> Exercise task
Quote every line as given.

> Given data
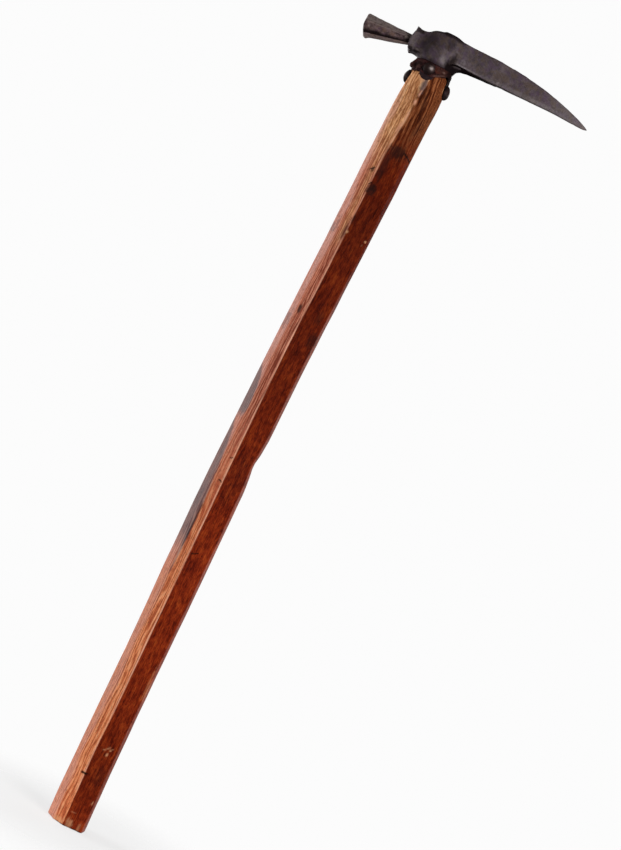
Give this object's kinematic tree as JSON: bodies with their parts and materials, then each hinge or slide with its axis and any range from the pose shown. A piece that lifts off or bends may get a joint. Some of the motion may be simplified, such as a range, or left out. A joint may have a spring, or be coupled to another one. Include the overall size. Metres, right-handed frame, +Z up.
{
  "type": "ice axe",
  "caption": "Old ice axe: bowed, hand-hewn octagonal wooden shaft with a forged iron head, a long tapered pick and a flared hammer bit, banded and nailed at the neck",
  "frame": {"origin": "centre of the shaft's flat foot", "axes": "+Z up along the shaft to the head, +X towards the pick's point, +Y through the thickness towards the back"},
  "size_m": [0.2555, 0.0486, 0.903],
  "materials": {
    "shaft_wood": "old varnished ash, worn bare near the head, satin",
    "forged_iron": "dark forged iron with a dull patina",
    "poll_iron": "dark forged iron, rubbed on the facets",
    "rusted_iron": "rusted iron band, rough and matt",
    "strap_iron": "thin dark iron strap, lightly rusted",
    "nail_iron": "forged nail with a dull dome head"
  },
  "bodies": {
    "root": {"shaft": "shaft_wood", "head": "forged_iron", "hammer_poll": "poll_iron", "neck_collar": "rusted_iron", "front_langet": "strap_iron", "rear_langet": "strap_iron", "pick_side_langet": "strap_iron", "poll_side_langet": "strap_iron", "front_nail": "nail_iron", "rear_nail": "nail_iron", "pick_side_nail": "nail_iron", "poll_side_nail": "nail_iron"}
  },
  "joints": []
}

> Output of the task
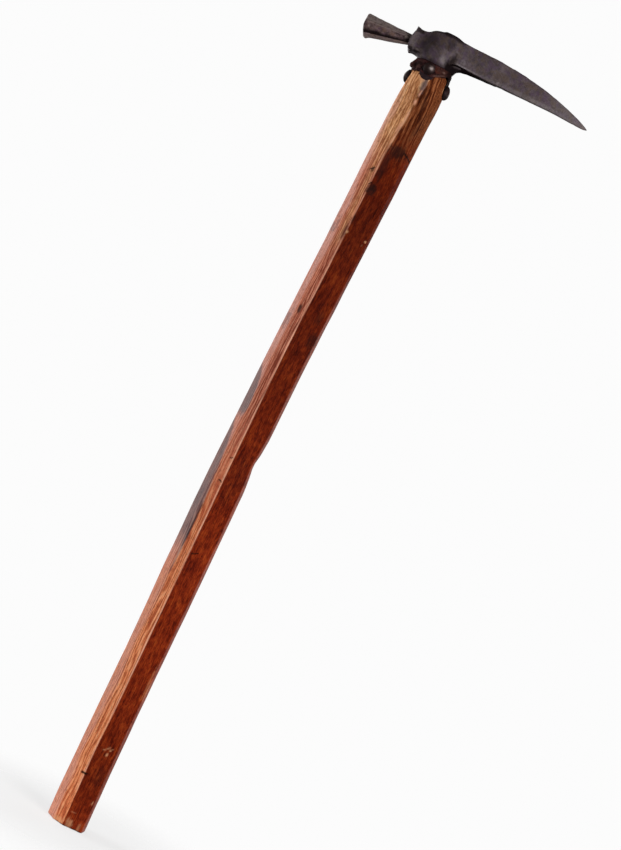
Give this object's kinematic tree as JSON: bodies with their parts and materials, then each hinge or slide with its axis and any range from the pose shown. A piece that lifts off or bends may get a joint. Some of the motion may be simplified, such as a range, or left out. A joint may have a spring, or be coupled to another one. Include the overall size. Metres, right-handed frame, +Z up.
{
  "type": "ice axe",
  "caption": "Old ice axe: bowed, hand-hewn octagonal wooden shaft with a forged iron head, a long tapered pick and a flared hammer bit, banded and nailed at the neck",
  "frame": {"origin": "centre of the shaft's flat foot", "axes": "+Z up along the shaft to the head, +X towards the pick's point, +Y through the thickness towards the back"},
  "size_m": [0.2555, 0.0486, 0.903],
  "materials": {
    "shaft_wood": "old varnished ash, worn bare near the head, satin",
    "forged_iron": "dark forged iron with a dull patina",
    "poll_iron": "dark forged iron, rubbed on the facets",
    "rusted_iron": "rusted iron band, rough and matt",
    "strap_iron": "thin dark iron strap, lightly rusted",
    "nail_iron": "forged nail with a dull dome head"
  },
  "bodies": {
    "root": {"shaft": "shaft_wood", "head": "forged_iron", "hammer_poll": "poll_iron", "neck_collar": "rusted_iron", "front_langet": "strap_iron", "rear_langet": "strap_iron", "pick_side_langet": "strap_iron", "poll_side_langet": "strap_iron", "front_nail": "nail_iron", "rear_nail": "nail_iron", "pick_side_nail": "nail_iron", "poll_side_nail": "nail_iron"}
  },
  "joints": []
}